Our Children are Part of a Digital Generation
More and more you see young children been pushed in carriages or riding in a car, while playing video games and watching movies on hand-held, digital devices.
Yes, it keeps them entertained. It also helps with eye-hand coordination and manual dexterity.
Yet, pediatricians and other child development specialists are warning about the excessive viewing and playing of video and computer games at the expense of needed daily physical activities and developing social skills that come from interacting with other children in community activities.
The commonly held belief is that children need a minimum of 60 minutes of physical activities each day.

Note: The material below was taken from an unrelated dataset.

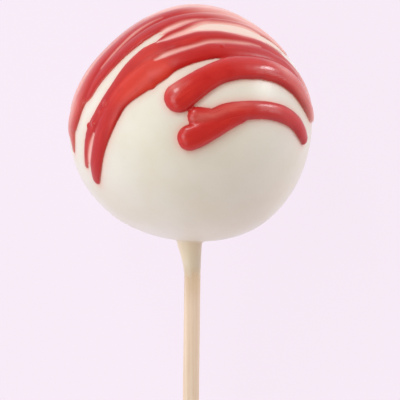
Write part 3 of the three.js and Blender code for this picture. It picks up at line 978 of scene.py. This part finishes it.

According to a number of recent studies, many school-age children spend hours each day on their home computers and hand-held devices in non-academic activities. One such study, in the journal Pediatrics, which was supported by the National Institutes of Health, looked at the value of active video games as a way of making a child more active. The outcome of this research is no surprise…no, children were no more active while playing an active video game.
Dr. Tom Baranowski, a professor of pediatrics at the Baylor College of Medicine and Texas Children’s Hospital commented,”If Mama brings a video game home, can she expect that her child will get more physical activity, and the answer is, as far as we can tell, no. Parents who want to have their kids to be more physically active should enroll their children in school-based sports teams, and other kinds of physical activities.”